Weather services often show Hurricane paths with a graphic known as a “cone of uncertainty.” This shape is familiar to people who have seen storm maps on the news year after year, but it is also used for a number of other purposes. Now, with the suspicious bump, the shape is no longer really a cone.

Now, I’m not saying Trump drew it on there, or had an aide draw it on there, or anything like that. He said later that he doesn’t know who altered the map and for the purposes of this post I will take his word on that. But. Whoever added that extra little pot belly onto the map clearly did not have a good understanding of how a probability cone works.

And as it turns out, that’s not altogether uncommon.

The cone map is intended to show a range of possibilities for the path of the hurricane, but many people misinterpret this to mean that the hurricane gets bigger over time, or that they are safe if they are on the outside of its edges.

In fact, what the widening end of the cone actually represents is an increase in uncertainty as time progresses!

AI Cone of Uncertainty

The loops get larger as the hurricane moves forward not because the hurricane is getting bigger but because meteorologists have less confidence in where the hurricane will be the further into the future they are predicting. According to a really great NY Times interactive piece, “The uncertainty circles grow over time because it’s easier to predict what will happen one day from now than five days from now.

This makes intuitive sense. It’s easier to predict where a thing will be in an hour than where it will be in a week. Heck, do you know where you’re going to be at this time next week? And thus, the shape gets wider (possible area of storm) as it moves forward (over time).

When you consider the mechanics of the cone, that extra little bump make even less sense. It suggests that forecast models are more confident of where the center of the hurricane will be in three days than in two, but it just doesn’t work that way.

The ramifications of this kind of understanding are important.

In the case of Hurricane Dorian and the NOAA map (minus the bonus bump) there is a 60-70% chance of the hurricane crossing within that geographical area. Which of course also means there is a one in three chance that the hurricane will go outside of the cone. According to the Times story, “The cone graphic is deceptively simple. That becomes a liability if people believe they’re out of harm’s way when they aren’t.” The misunderstanding matters; it could lead to people not taking important safety precautions and putting themselves in real danger.
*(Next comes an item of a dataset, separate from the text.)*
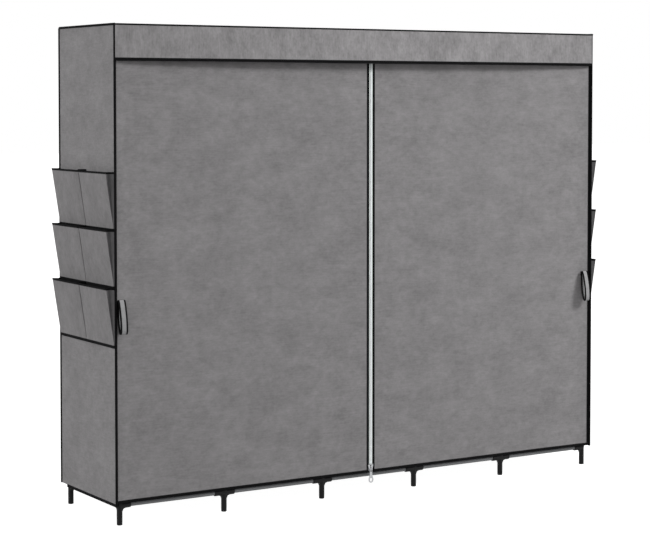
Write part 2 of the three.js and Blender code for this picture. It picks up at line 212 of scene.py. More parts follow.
class Finish(Bench):
    """A surface finish: one Principled shader, and the texture nodes that vary it."""

    def __init__(self, name, slot):
        self.material = put(bpy.data.materials.new(name), use_nodes=True)
        super().__init__(self.material.node_tree)
        self.place = self.add("ShaderNodeTexCoord", output="Object")

    def clouds(self, scales, detail=2.0, rough=0.5):
        """Soft noise from 0 to 1, of one size or with its own size along each axis."""
        sizes = scales if isinstance(scales, tuple) else (scales,) * 3
        stretched = self.add("ShaderNodeVectorMath", {"operation": "MULTIPLY"},
                             {0: self.place, 1: sizes})
        return self.add("ShaderNodeTexNoise", inputs={
            "Vector": stretched, "Scale": 1.0, "Detail": detail, "Roughness": rough})

    def weave(self, **pitches):
        """Crossing ribs from -1 to 1, one for each pitch along each of two axes."""
        first, second = [
            (self.add("ShaderNodeSeparateXYZ", inputs={0: self.place}, output="XYZ".index(axis))
             * (2 * math.pi / pitch)).maths("SINE") for axis, pitch in pitches.items()]
        return first * second

    def mixed(self, first, second, share):
        return self.add("ShaderNodeMix", {"data_type": "RGBA"}, {0: share, 6: first, 7: second}, 2)

    def done(self, colour, height, depth, strength, **sockets):
        """Closes the finish with its colour, the height of its bump and its other sockets."""
        inputs = {"Base Color": colour, "Normal": self.add("ShaderNodeBump", inputs={
            "Height": height, "Distance": depth, "Strength": strength})}
        inputs.update({name.replace("_", " "): value for name, value in sockets.items()})
        shader = self.add("ShaderNodeBsdfPrincipled", inputs=inputs)
        self.add("ShaderNodeOutputMaterial", inputs={"Surface": shader})
        return self.material


def two_tone(name, slot, dark, pale, tone, grain, bump, roughness, sway=0, **sockets):
    """A finish that drifts between two colours, with a fine grain or a weave. The bump is its
    depth and strength, and the roughness may sway with the colour."""
    finish = Finish(name, slot)
    share = finish.clouds(*tone)
    height = finish.weave(**grain) if isinstance(grain, dict) else finish.clouds(*grain)
    return finish.done(finish.mixed(linear(*dark), linear(*pale), share), height, *bump,
                       Roughness=share * sway + roughness if sway else roughness, **sockets)


def tidy(mesh, sharp=35):
    """Smooth shading, with edges left sharp past an angle."""
    mesh.polygons.foreach_set("use_smooth", [True] * len(mesh.polygons))
    mesh.set_sharp_from_angle(angle=math.radians(sharp))
    return mesh


def baked(thing):
    """The plain mesh that an object's modifiers give. The object itself is removed."""
    bpy.context.view_layer.update()
    depsgraph = bpy.context.evaluated_depsgraph_get()
    mesh = bpy.data.meshes.new_from_object(thing.evaluated_get(depsgraph))
    bpy.data.objects.remove(thing)
    return mesh

def fit(name, mesh, material, body="root", stands_for=()):
    """Puts a finished piece on its body with its finish, and hides the nodes that it stands for."""
    mesh.name = name
    mesh.materials.clear()
    mesh.materials.append(material)
    piece = made(name, mesh)
    if body:
        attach(piece, body)
    if stands_for:
        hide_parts(*stands_for)
    return piece


def add_bar(shell, start, end, radius, sides=32):
    run = Vector(end) - Vector(start)
    place = Matrix.Translation((Vector(start) + Vector(end)) / 2)
    turn = run.to_track_quat("Z", "Y").to_matrix().to_4x4()
    bmesh.ops.create_cone(shell, cap_ends=True, segments=sides, radius1=radius, radius2=radius,
                          depth=run.length, matrix=place @ turn)


def add_web(shell, outline, along, width):
    """A flat web: its outline runs out along one axis and up, and it is so wide across."""
    across = Vector((-along[1], along[0], 0)) * (width / 2)
    ring = [Vector((along[0] * out, along[1] * out, up)) for out, up in outline]
    near = [shell.verts.new(point - across) for point in ring]
    far = [shell.verts.new(point + across) for point in ring]
    shell.faces.new(near)
    shell.faces.new(far[::-1])
    for index in range(len(ring)):
        shell.faces.new((near[index - 1], far[index - 1], far[index], near[index]))


def from_shell(name, shell):
    bmesh.ops.recalc_face_normals(shell, faces=shell.faces)
    mesh = bpy.data.meshes.new(name)
    shell.to_mesh(mesh)
    shell.free()
    return mesh


def moulding(name, shell, bores, grain=0.0010, kept=0.34, fuller=0.0):
    """One moulding: its bars and webs melted into a skin with soft inner corners, then bored."""
    body = made(name, from_shell(name, shell))
    put(body.modifiers.new("melt", "REMESH"), mode="VOXEL", voxel_size=grain)
    put(body.modifiers.new("ease", "SMOOTH"), factor=0.5, iterations=5)
    put(body.modifiers.new("swell", "DISPLACE"), strength=fuller, mid_level=0)
    put(body.modifiers.new("thin", "DECIMATE"), ratio=kept)
    skin = made(name, baked(body))
    cutter = bmesh.new()
    for start, end in bores:
        add_bar(cutter, start, end, bore_radius, 40)
    tools = made(name + "_bores", from_shell(name + "_bores", cutter))
    put(skin.modifiers.new("bore", "BOOLEAN"), operation="DIFFERENCE", solver="EXACT",
        use_self=True, object=tools)
    master = put(made(name, tidy(baked(skin))), hide_render=True)
    bpy.data.objects.remove(tools)
    return master


class Recipe(Bench):
    """A Geometry Nodes tree with named sizes. It ends in Realize Instances and Set Material."""

    def __init__(self, name, sizes):
        super().__init__(bpy.data.node_groups.new(name, "GeometryNodeTree"))
        for label, kind in {"Geometry": "Geometry", **sizes, "Finish": "Material"}.items():
            self.tree.interface.new_socket(label, in_out="INPUT", socket_type="NodeSocket" + kind)
        self.tree.interface.new_socket("Geometry", in_out="OUTPUT",
                                       socket_type="NodeSocketGeometry")
        self.given = self.tree.nodes.new("NodeGroupInput")

    def size(self, label):
        return Signal(self, self.given.outputs[label])

    def ends_with(self, geometry):
        real = self.add("GeometryNodeRealizeInstances", inputs={0: geometry})
        painted = self.add("GeometryNodeSetMaterial", inputs={
            "Geometry": real, "Material": self.size("Finish")})
        self.add("NodeGroupOutput", inputs={0: painted})

    def named(self, label, kind):
        """A value that each point carries."""
        return self.add("GeometryNodeInputNamedAttribute", {"data_type": kind}, {"Name": label})

    def copies(self, points, shape, **sockets):
        """Ends the tree with a copy of a shape at each point."""
        self.ends_with(self.add("GeometryNodeInstanceOnPoints", inputs={
            "Points": points, "Instance": shape, **sockets}))

    def make(self, name, points, finish, sizes, edges=(), marks=None):
        """Runs the tree on points, or on paths of edges, and gives back a plain mesh."""
        mesh = bpy.data.meshes.new(name)
        mesh.from_pydata([tuple(point) for point in points], list(edges), [])
        for label, values in (marks or {}).items():
            wide = isinstance(values[0], Vector)
            mark = mesh.attributes.new(label, "FLOAT_VECTOR" if wide else "FLOAT", "POINT")
            for item, value in zip(mark.data, values):
                setattr(item, "vector" if wide else "value", value)
        seed = made(name, mesh)
        modifier = put(seed.modifiers.new("make", "NODES"), node_group=self.tree)
        chosen = dict(sizes, Finish=finish)
        for item in self.tree.interface.items_tree:
            if item.in_out == "INPUT" and item.name in chosen:
                modifier[item.identifier] = chosen[item.name]
        return baked(seed)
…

But just as the cone of uncertainty can oversimplify the hurricane’s path to the point of confusion, other map types can complicate the path to the point of confusion. Take a look at another map that had been shared with President Trump:

Hurricane of Uncertainty

I’ll call this one “The spaghetti nightmare.” Where the first map was clear but oversimplified in a way that hid uncertainty, this one is a complex mess that is hard to get a quick read on.  People only have so much mental energy to spend on your map.

[click_to_tweet tweet=”Being clear — while also exposing uncertainty — is a balancing act.” quote=”Being clear — while also exposing uncertainty — is a balancing act.”]

At Noodle.ai–and in the field of artificial intelligence more generally–we work a lot with uncertainty. When our mathematical predictions can improve certainty by a few percentage points, that is a win. As a designer at Noodle, I do a lot of visual representations of machine learning model outputs that are steeped in uncertainty. It’s not easy to both show a range of potential outcomes and expose that they are potentialities rather than a sure bet, but that is always the goal. One good resource for designing for uncertainty comes from Scientific American. Another comes from Stefaner:

A good example of a graphic that nails this balance is Moritz Stefaner’s Project Ukko

Process Detail as visualization

In project Ukko, Stefaner shows a cone that is the accumulation of 51 predictions of equal likelihood in a continuous line with past observations. The shape of the cone is formed by the individual lines, so that a natural “clumping” of probability is quickly visible, without being forced. He also presents the probability data in a “deeper dive” so that it doesn’t clutter the global view.

A big part of the work is finding the right design language for a given problem.

According to Moritz, that language should be: “capable of providing a good mental model for the dataset, allow us to see aggregate patterns but also fine details, and is recognizable, and attractive.”

Bringing it back home, at Noodle.ai we express uncertainty in a variety of ways. In our Transportation Network AI application, we reveal to trucking industry operators where there is hidden capacity within their networks in order to create more efficient routes, and ultimately, value. Insight into where the network imbalances will occur — that is, where there are more trucks than loads or more loads than trucks — in the next few days, can be a game changer. But no prediction is a certainty, and for humans to make good decisions based on those predictions, there has to be a clear understanding of confidence and risk. The challenge is to present the advanced predictions of our data scientists in a way that doesn’t sweep uncertainty under the rug.

We opted to show imbalance at a network wide level, but allow a deeper dive to view uncertainty at a regional level. Confidence levels are shown in shades, but grouped into distinct bands (separate shades rather than continuous gradients).

Noodle.ai Transportation Networking Loads Chart

In designing data visualization, it is our goal to create clarity out of large volumes of data. When designing for machine learning and AI — as with weather maps — we need to make sure that clarity does not suggest a certainty that does not exist.